I più anziani di età ricordano quello che veniva chiamato meccanismo della scala mobile. Lo Stato adeguava pensioni e stipendi al tasso di inflazione con un meccanismo quasi a pareggio, nel senso che la percentuale di inflazione subita dalla popolazione veniva risolta con un incremento di qualsiasi trattamento. Il meccanismo della perequazione è dello stesso genere. Anche se al salire della pensione si riduce il guadagno della perequazione solo ad una percentuale del tasso di inflazione calcolato. Il trattamento minimo dell’INPS per il 2023 sale quindi da 525 euro a 563. E si tratta di un incremento che sfiora i 500 euro annui (esattamente 498 euro all’anno, e 38,35 euro al mese in più).

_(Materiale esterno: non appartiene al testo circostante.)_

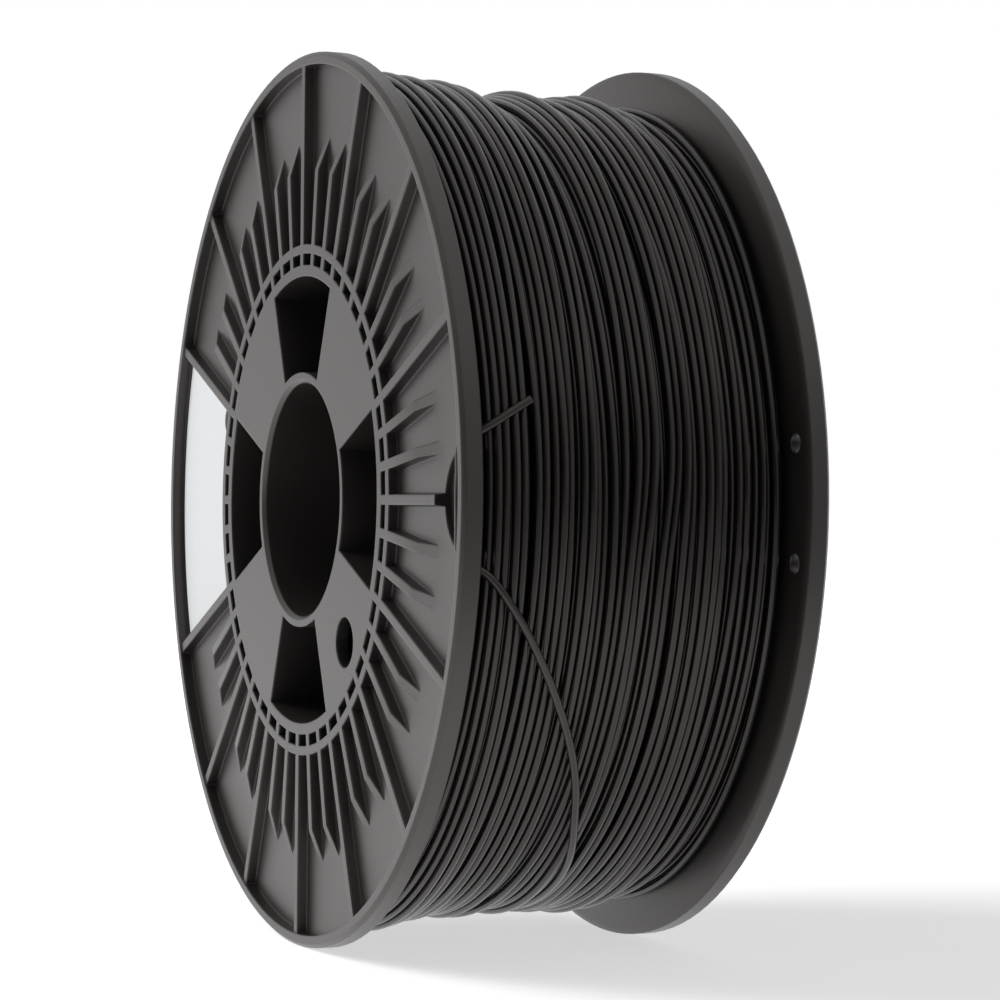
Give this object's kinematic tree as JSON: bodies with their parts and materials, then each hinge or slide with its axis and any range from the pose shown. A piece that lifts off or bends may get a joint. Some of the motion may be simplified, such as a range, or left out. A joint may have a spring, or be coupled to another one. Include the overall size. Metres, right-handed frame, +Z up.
{
  "type": "filament spool",
  "caption": "Spool of wound filament with a ribbed flange, a slotted hub ring, hub windows and a bore for a spindle; the loose end is parked through the flange.",
  "frame": {"origin": "centre of the hub bore, at mid-width", "axes": "+Y along the spin axis, away from the labelled front flange; +Z up; the spool stands on its rims at z = -0.1 m"},
  "size_m": [0.2, 0.0816, 0.2],
  "materials": {
    "spool_plastic": "fine moulded grain",
    "filament": "satin",
    "label_paper": "smooth coated paper"
  },
  "bodies": {
    "root": {"front_half": "spool_plastic", "rear_half": "spool_plastic", "label": "label_paper", "filament_core": "filament", "filament_layer": "filament", "filament_end": "filament"}
  },
  "joints": []
}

Come è cambiato il meccanismo di perequazione delle pensioni

Fino al 2022 il sistema era basato su tre scaglioni progressivi. Fino a 4 volte il trattamento minimo il 100% di indicizzazione. Tra le 4 e le 5 volte lo stesso trattamento, pensioni aumentate in misura pari al 90% del tasso di inflazione. Per le pensioni più alte ancora, aumenti pari al 75% dell’aumento del costo della vita. Oggi si torna a sei fasce, con l’unica costante che è rimasta quella per i pensionati fino a 4 volte il trattamento minimo che godevano e godranno della rivalutazione piena. Parliamo di pensioni inferiori ai 2.101,52 euro lordi al mese. E sono proprio questi i pensionati che hanno ricevuto l’aumento previsto già con il rateo di gennaio. Per gli altri sarà febbraio il mese indicato per l’indicizzazione. Infatti stando a quanto si apprende da una nota dell’INPS, per evitare di concedere incrementi provvisori e potenzialmente erronei, tutti i pensionati delle fasce che entrano dentro le modifiche del governo, vista l’approvazione “last minute” della manovra, dovranno pazientare.

 

Quali le fasce di indicizzazione delle pensioni nel 2023 e nel 2024

La comunicazione INPS nello specifico ha confermato questa linea. E cioè che “al fine di evitare la corresponsione di somme potenzialmente indebite, la rivalutazione è stata attribuita in misura pari al 100% a tutti i beneficiari il cui importo cumulato di pensione sia compreso nel limite di quattro volte il trattamento minimo in pagamento nel 2022 (pari a 2.101,52 euro)”. Solo per completezza di informazione, per il 2023 escludendo la prima fascia già citata, le pensioni verranno indicizzate secondo la seguente tabella:

  • Fino a 5 volte il trattamento minimo dell’INPS e fino a 2.625 euro lordi al mese, 85% del tasso di inflazione e aumento del 6,2%;
  • Sopra 5 e fino a 6 volte il trattamento minimo dell’INPS e fino a 3.150 euro lordi al mese, 53% del tasso di inflazione e aumento del 3,8%;
  • Sopra 6 e fino a 8 volte il trattamento minimo dell’INPS e fino a 4.200 euro lordi al mese, 47% del tasso di inflazione e aumento del 3,4%;
  • Sopra 8 e fino a 10 volte il trattamento minimo dell’INPS e fino a 5.250 euro lordi al mese, 37% del tasso di inflazione e aumento del 2,7%;
  • Sopra 10 volte il trattamento minimo dell’INPS e oltre 5.250 euro lordi al mese, 32% del tasso di inflazione e aumento del 2,3%.